Not to be a wet blanket on that, but as promising as that sounds, what would probably happen would be the academician would not understand your idea as well as you do, since you’ve spent so much time on it. They would be dubious, especially if it looks promising. They would be impressed with your knowledge of the field (if you were knowledgeable) and would enjoy talking to you about it. Possibly, a few rough edges would turn up. Even PhDs argue with each other, and vehemently. No good idea is going to go unchallenged. After a few meetings, they would probably suggest you apply to go to graduate school…

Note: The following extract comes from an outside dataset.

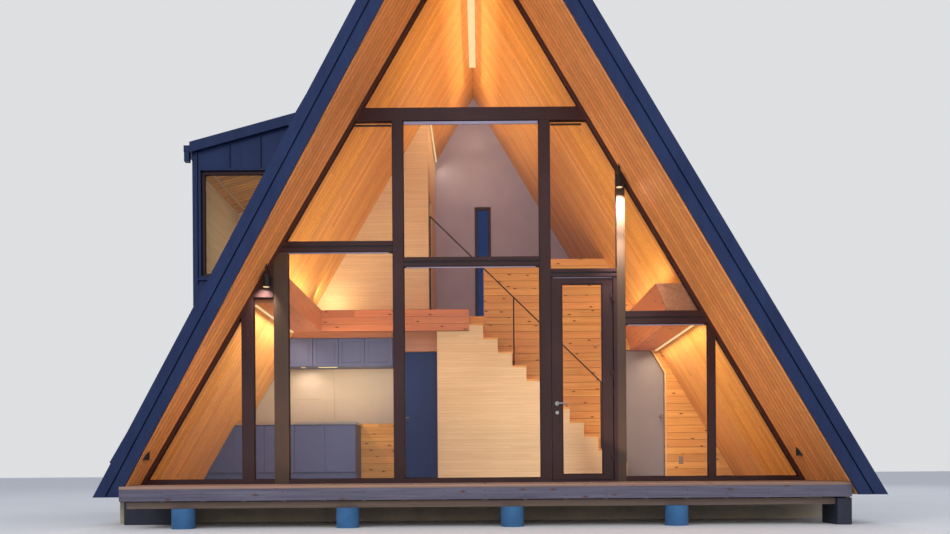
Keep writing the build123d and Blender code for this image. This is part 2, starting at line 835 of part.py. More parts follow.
with BuildPart() as upper_wall:
    xz_solid(
        [(-slope_x(loft_top), loft_top), (return_wall_face, loft_top),
         (return_wall_face, slope_z(return_wall_face))],
        partition_y,
        wall_thickness,
    )
    xz_solid(
        [(return_back, loft_top), (return_wall_face, loft_top),
         (return_wall_face, slope_z(return_wall_face)), (return_back, slope_z(return_back))],
        partition_back_y,
        gable_y - partition_back_y,
    )
    with BuildSketch(Plane.XY.offset(loft_top)):
        with Locations(((return_back + return_wall_face) / 2,
                        partition_back_y + upper_door_offset + upper_door_width / 2)):
            Rectangle(wall_thickness, upper_door_width)
    extrude(amount=upper_door_head - loft_top, mode=Mode.SUBTRACT)
write("upper_wall", upper_wall)

with BuildPart() as upper_door:
    middle = (return_back + return_wall_face) / 2
    xz_box(middle - inner_leaf_thickness / 2, middle + inner_leaf_thickness / 2, loft_top, upper_door_head,
           partition_back_y + upper_door_offset, upper_door_width)
write("upper_door", upper_door)

# Stair
def riser_x(i):
    """Face of riser i, counted from the bottom."""
    return stair_top_x + (riser_count - i) * tread_run


def tread_z(i):
    return floor_top + i * riser_height


with BuildPart() as stair_side_wall:
    outline = [(stair_end_x, floor_top), (riser_x(1), floor_top)]
    for i in range(1, riser_count):
        outline.append((riser_x(i), tread_z(i) - tread_thickness))
        outline.append((riser_x(i + 1), tread_z(i) - tread_thickness))
    outline += [(stair_top_x, loft_bottom), (stair_end_x, loft_bottom)]
    xz_solid(outline, stair_y, stair_wall_thickness)
write("stair_side_wall", stair_side_wall)

with BuildPart() as stair_end_wall:
    xz_box(stair_end_x, stair_end_x + stair_wall_thickness, floor_top, loft_bottom,
           stair_y + stair_wall_thickness, partition_y - stair_y - stair_wall_thickness)
write("stair_end_wall", stair_end_wall)

with BuildPart() as stair_treads:
    for i in range(1, riser_count):
        xz_box(riser_x(i + 1), riser_x(i) + tread_nosing, tread_z(i) - tread_thickness, tread_z(i),
               stair_y, partition_y - stair_y)
write("stair_treads", stair_treads)

with BuildPart() as stair_risers:
    for i in range(1, riser_count):
        riser_foot = max(floor_top, tread_z(i - 1) - tread_thickness)
        xz_box(riser_x(i) - riser_thickness, riser_x(i), riser_foot, tread_z(i) - tread_thickness,
               stair_y + stair_wall_thickness, partition_y - stair_y - stair_wall_thickness)
write("stair_risers", stair_risers)

with BuildPart() as handrail:
    rail_y = stair_y + stair_wall_thickness / 2
    rail_pitch = riser_height / tread_run
    newel_foot = tread_z(int(riser_count - (newel_x - stair_top_x) / tread_run))
    newel_top = newel_foot + rail_height
    mid_foot = tread_z(int(riser_count - (mid_post_x - stair_top_x) / tread_run))
    for x, foot in ((newel_x, newel_foot), (mid_post_x, mid_foot), (upper_post_x, loft_top)):
        with BuildSketch(Plane.XY.offset(foot)):
            with Locations((x, rail_y)):
                Circle(rail_diameter / 2)
        extrude(amount=newel_top + (newel_x - x) * rail_pitch - foot)
    run = newel_x - upper_post_x
    along_rail = Plane(origin=(newel_x, rail_y, newel_top), x_dir=(0, 1, 0), z_dir=(-1, 0, rail_pitch))
    with BuildSketch(along_rail):
        Circle(rail_diameter / 2)
    extrude(amount=run * (1 + rail_pitch ** 2) ** 0.5)
    for x in (newel_x, upper_post_x):
        with Locations((x, rail_y, newel_top + (newel_x - x) * rail_pitch)):
            Sphere(rail_diameter / 2)
write("handrail", handrail)

# Kitchen
cabinet_y = partition_y - cabinet_depth
base_y = partition_y - base_depth
worktop_bottom = worktop_top - worktop_thickness
with BuildPart() as kitchen_cabinets:
    xz_solid(
        [(-slope_x(cabinet_bottom), cabinet_bottom), (cabinet_right, cabinet_bottom),
         (cabinet_right, cabinet_top), (-slope_x(cabinet_top), cabinet_top)],
        cabinet_y,
        cabinet_depth,
    )
    xz_solid(
        [(-slope_x(floor_top), floor_top), (base_right, floor_top), (base_right, worktop_bottom),
         (-slope_x(worktop_bottom), worktop_bottom)],
        base_y,
        base_depth,
    )
write("kitchen_cabinets", kitchen_cabinets)

with BuildPart() as worktop:
    xz_solid(
        [(-slope_x(worktop_bottom), worktop_bottom), (base_right + worktop_overhang, worktop_bottom),
         (base_right + worktop_overhang, worktop_top), (-slope_x(worktop_top), worktop_top)],
        base_y - worktop_overhang,
        base_depth + worktop_overhang,
    )
write("worktop", worktop)

# Back gable with its slit window
slit_height = slit_top - slit_bottom
slit_mid = (slit_top + slit_bottom) / 2
with BuildPart() as back_wall:
    xz_solid(
        [(-slope_x(floor_bottom), floor_bottom), (slope_x(floor_bottom), floor_bottom), (0, inner_apex)],
        gable_y,
        gable_thickness,
    )
    with BuildSketch(section(gable_y)):
        with Locations((slit_centre, slit_mid)):
            Rectangle(slit_width, slit_height)
    extrude(amount=-gable_thickness, mode=Mode.SUBTRACT)
write("back_wall", back_wall)

with BuildPart() as window_frames:
    frame_thickness = gable_thickness - 2 * window_inset
    with BuildSketch(section(gable_y + window_inset)):
        with Locations((slit_centre, slit_mid)):
            Rectangle(slit_width, slit_height)
            Rectangle(slit_width - 2 * window_frame, slit_height - 2 * window_frame, mode=Mode.SUBTRACT)
    extrude(amount=-frame_thickness)
    dormer_window_mid_x = dormer_wall + dormer_window_width / 2 - dormer_face
    dormer_window_mid_z = (dormer_window_top + dormer_window_bottom) / 2
    dormer_window_height = dormer_window_top - dormer_window_bottom
    with BuildSketch(section(dormer_y + window_inset)):
        with Locations((dormer_window_mid_x, dormer_window_mid_z)):
            Rectangle(dormer_window_width, dormer_window_height)
            Rectangle(dormer_window_width - 2 * window_frame, dormer_window_height - 2 * window_frame,
                      mode=Mode.SUBTRACT)
    extrude(amount=-frame_thickness)
write("window_frames", window_frames)

# Glass of the fixed windows
with BuildPart() as glass_panes:
    pane_y = glazing_y + (frame_depth - glass_thickness) / 2
    pane_outlines = [
        [(-slope_x(beam_top, trim), beam_top), (slope_x(beam_top, trim), beam_top), (0, slope_z(0, trim))],
        frame_outline(-1, mullion_out, slope_x(left_transom_top, trim), left_transom_top, beam_bottom),
        [(-mullion_in, centre_transom_top), (mullion_in, centre_transom_top),
         (mullion_in, beam_bottom), (-mullion_in, beam_bottom)],
        frame_outline(1, mullion_out, right_post_in, door_transom_top, beam_bottom),
        [(-left_post_in, sill_top), (-mullion_out, sill_top), (-mullion_out, left_transom_bottom),
         (-left_post_in, left_transom_bottom)],
        [(-mullion_in, sill_top), (mullion_in, sill_top), (mullion_in, centre_transom_bottom),
         (-mullion_in, centre_transom_bottom)],
        frame_outline(-1, left_post_out, left_bay_in, sill_top, left_panel_bottom),
        frame_outline(-1, left_bay_out, slope_x(sill_top, trim), sill_top, beam_bottom),
        frame_outline(1, right_post_out, slope_x(right_header_top, trim), right_header_top, beam_bottom),
        frame_outline(1, right_post_out, right_bay_in, sill_top, right_header_bottom),
        frame_outline(1, right_bay_out, slope_x(sill_top, trim), sill_top, beam_bottom),
    ]
    for outline in pane_outlines:
        xz_solid(outline, pane_y, glass_thickness)
    for x, z, width, height, y in (
        (slit_centre, slit_mid, slit_width, slit_height, gable_y),
        (dormer_window_mid_x, dormer_window_mid_z, dormer_window_width, dormer_window_height, dormer_y),
    ):
        with BuildSketch(section(y + (gable_thickness - glass_thickness) / 2)):
            with Locations((x, z)):
                Rectangle(width - 2 * window_frame, height - 2 * window_frame)
        extrude(amount=-glass_thickness)
write("glass_panes", glass_panes)

# Dormer on the left slope
low_meet = dormer_meets(False)
top_meet = dormer_meets(True)
inner_wall = dormer_face - dormer_wall
with BuildPart() as dormer_end_walls:
    for y in (dormer_y, dormer_back_y - dormer_wall):
        xz_solid(
            [(-dormer_face, slope_z(dormer_face, slab_total)), (-dormer_face, dormer_under(-dormer_face)),
             (-low_meet, dormer_under(-low_meet))],
            y,
            dormer_wall,
        )
    with BuildSketch(section(dormer_y)):
        with Locations((dormer_window_mid_x, dormer_window_mid_z)):
            Rectangle(dormer_window_width, dormer_window_height)
    extrude(amount=-dormer_wall, mode=Mode.SUBTRACT)
write("dormer_end_walls", dormer_end_walls)

with BuildPart() as dormer_side_wall:
    xz_solid(
        [(-dormer_face, slope_z(dormer_face, slab_total)), (-dormer_face, dormer_under(-dormer_face)),
         (-inner_wall, dormer_under(-inner_wall)), (-inner_wall, slope_z(inner_wall, slab_total))],
        dormer_y + dormer_wall,
        dormer_length - 2 * dormer_wall,
    )
write("dormer_side_wall", dormer_side_wall)

with BuildPart() as dormer_roof:
    roof_y = dormer_y - dormer_overhang
    roof_run = dormer_length + 2 * dormer_overhang
    eave_low = dormer_eave_top - dormer_roof_height
    xz_solid(
        [(-dormer_eave_x, eave_low), (-dormer_eave_x, dormer_eave_top),
         (-top_meet, dormer_under(-top_meet) + dormer_roof_height), (-low_meet, dormer_under(-low_meet))],
        roof_y,
        roof_run,
    )
    seam_end = top_meet + dormer_seam_gap
    seam_count = int(roof_run / seam_pitch)
    for i in range(seam_count + 1):
        y = roof_y + (roof_run - seam_width) * i / seam_count
        xz_solid(
            [(-dormer_eave_x, dormer_eave_top), (-dormer_eave_x, dormer_eave_top + seam_height),
             (-seam_end, dormer_under(-seam_end) + dormer_roof_height + seam_height),
             (-seam_end, dormer_under(-seam_end) + dormer_roof_height)],
            y,
            seam_width,
        )
write("dormer_roof", dormer_roof)

with BuildPart() as dormer_floor:
    xz_solid(
        [(-slope_x(loft_bottom, slab_total), loft_bottom), (-inner_wall, loft_bottom),
         (-inner_wall, loft_top), (-slope_x(loft_top, slab_total), loft_top)],
        dormer_y + dormer_wall,
        dormer_length - 2 * dormer_wall,
    )
write("dormer_floor", dormer_floor)

with BuildPart() as dormer_gutter:
    gutter_top = dormer_eave_top - gutter_below_eave
    gutter_bottom = gutter_top - gutter_height
    gutter_out = dormer_eave_x + gutter_width
    xz_solid(
        [(-gutter_out, gutter_top), (-gutter_out, gutter_bottom), (-dormer_eave_x, gutter_bottom),
         (-dormer_eave_x, gutter_top), (-dormer_eave_x - gutter_wall, gutter_top),
         (-dormer_eave_x - gutter_wall, gutter_bottom + gutter_wall),
         (-gutter_out + gutter_wall, gutter_bottom + gutter_wall), (-gutter_out + gutter_wall, gutter_top)],
        roof_y,
        roof_run,
    )
    xz_box(-gutter_out + gutter_wall, -dormer_eave_x - gutter_wall, gutter_bottom - gutter_outlet,
           gutter_bottom, roof_y, gutter_width)
write("dormer_gutter", dormer_gutter)

# Lights
with BuildPart() as ridge_light:
    light_drop = ridge_light_width / 2 * roof_ratio
    xz_solid(
        [(-ridge_light_width / 2, inner_apex - light_drop), (ridge_light_width / 2, inner_apex - light_drop),
         (0, inner_apex)],
        frame_back_y,
        ridge_light_length,
    )
write("ridge_light", ridge_light)

with BuildPart() as porch_spots:
    for x in (left_spot_x, right_spot_x):
        side = -1 if x < 0 else 1
        body_top = slope_z(abs(x) + spot_diameter / 2) - spot_drop
        with BuildSketch(Plane.XY.offset(body_top - spot_height)):
            with Locations((x, glazing_y - spot_forward)):
                Circle(spot_diameter / 2)
        extrude(amount=spot_height)
        with BuildSketch(Plane.XY.offset(body_top)):
            with Locations((x, glazing_y - spot_forward)):
                Circle(spot_stem / 2)
        extrude(amount=slope_z(abs(x)) - body_top + spot_stem)
    split(bisect_by=slope_plane(-1), keep=Keep.BOTTOM)
    split(bisect_by=slope_plane(1), keep=Keep.BOTTOM)
write("porch_spots", porch_spots)

with BuildPart() as foot_lights:
    with BuildSketch(Plane.XY.offset(foot_light_height)):
        for side in (-1, 1):
            with Locations((side * slope_x(foot_light_height), glazing_y - foot_light_forward)):
                Circle(foot_light_radius)
    extrude(amount=2 * foot_light_radius * roof_ratio)
    split(bisect_by=slope_plane(-1), keep=Keep.BOTTOM)
    split(bisect_by=slope_plane(1), keep=Keep.BOTTOM)
write("foot_lights", foot_lights)
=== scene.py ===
"""Looks of the a-frame cabin, in metres, in the frame of the CAD model."""
import bpy
import random
from math import atan, cos, pi, sin
from mathutils import Matrix, Vector


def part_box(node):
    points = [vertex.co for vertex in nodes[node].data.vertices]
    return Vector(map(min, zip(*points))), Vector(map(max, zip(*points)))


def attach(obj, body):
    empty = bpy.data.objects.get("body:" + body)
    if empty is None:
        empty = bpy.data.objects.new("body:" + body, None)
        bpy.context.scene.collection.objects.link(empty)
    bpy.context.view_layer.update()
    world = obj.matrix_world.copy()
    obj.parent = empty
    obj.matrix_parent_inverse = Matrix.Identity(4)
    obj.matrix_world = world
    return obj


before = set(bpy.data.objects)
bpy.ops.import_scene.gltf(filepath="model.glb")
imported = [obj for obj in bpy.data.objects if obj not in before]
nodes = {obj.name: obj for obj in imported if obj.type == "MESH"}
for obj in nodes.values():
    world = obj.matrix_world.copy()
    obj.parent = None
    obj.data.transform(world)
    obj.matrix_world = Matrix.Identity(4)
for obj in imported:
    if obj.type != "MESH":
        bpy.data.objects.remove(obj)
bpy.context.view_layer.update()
random.seed(7)

# Slopes: rise for each metre towards the middle, and half the width between soffits at the ground.
# Then the slab's thickness, how far the left slope's front steps back, and the level of its foot.
RATIO = 1.70
HALF = 4.405
ANGLE = atan(RATIO)
SLAB = 0.27
RAKE = 0.9
FOOT = 0.33

# Places along the depth, from the front to the back
FRONT = -3.64
GLAZING = -2.27
STAIR = 0.23
PARTITION = 0.83
GABLE_BACK = 3.31

# Levels
GABLE_LOW = 0.37
DECK = 0.47
FLOOR = 0.51
DOOR_HEAD = 2.51
LOFT_UNDER = 2.85
LOFT = 3.06
PARAPET = 3.96
SOFFIT_TOP = 7.44

# Doorways in the partition, and the loft's right end
NAVY_LEFT, NAVY_RIGHT = -1.225, -0.555
GREY_LEFT, GREY_RIGHT = 2.36, 3.012
SLOPE_JAMB = 0.13
LOFT_RIGHT = 0.158

# Wall cupboards, and the work space below them
CUPBOARD_FACE = 0.48
CUPBOARD_LOW, CUPBOARD_HIGH = 2.246, 2.670
CUPBOARD_RIGHT = -1.256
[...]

The usual romanticized version of Ramanujan’s life is that he was a poor Indian clerk, completely unappreciated by anyone around him, who decided to write G. H. Hardy, the English mathematician, with some of his mathematical theories. Hardy was so impressed that he brought Ramanujan to Cambridge to work with him.
The truth is, while he might have been somewhat poor by present standards, he was middle-class by turn-of-the-century Indian standards. He was a Brahmin, for heaven’s sake, and he had graduated from high school, which probably put him in the top 5% of Indians for education already. He was recognized in his teens as a genius, and he entered university at 16 with a scholarship. The problem there was that he spent all his time on math and neglected his other subjects, so he lost his scholarship. Still, other mathematicians recognized his ability and helped him to get a job as a clerk so he could do math in the evening. He had already published one paper by the time he wrote Hardy. The reason he wrote Hardy was that an Indian mathematician told Ramanujan that Hardy was doing things close to his work and would be the best one to talk with.
Yes, Ramanujan was a genius, and he did his early work in comparative isolation, but he was not the completely untutored genius doing his work without any contact to the academic world that he’s sometimes mistakenly thought to be.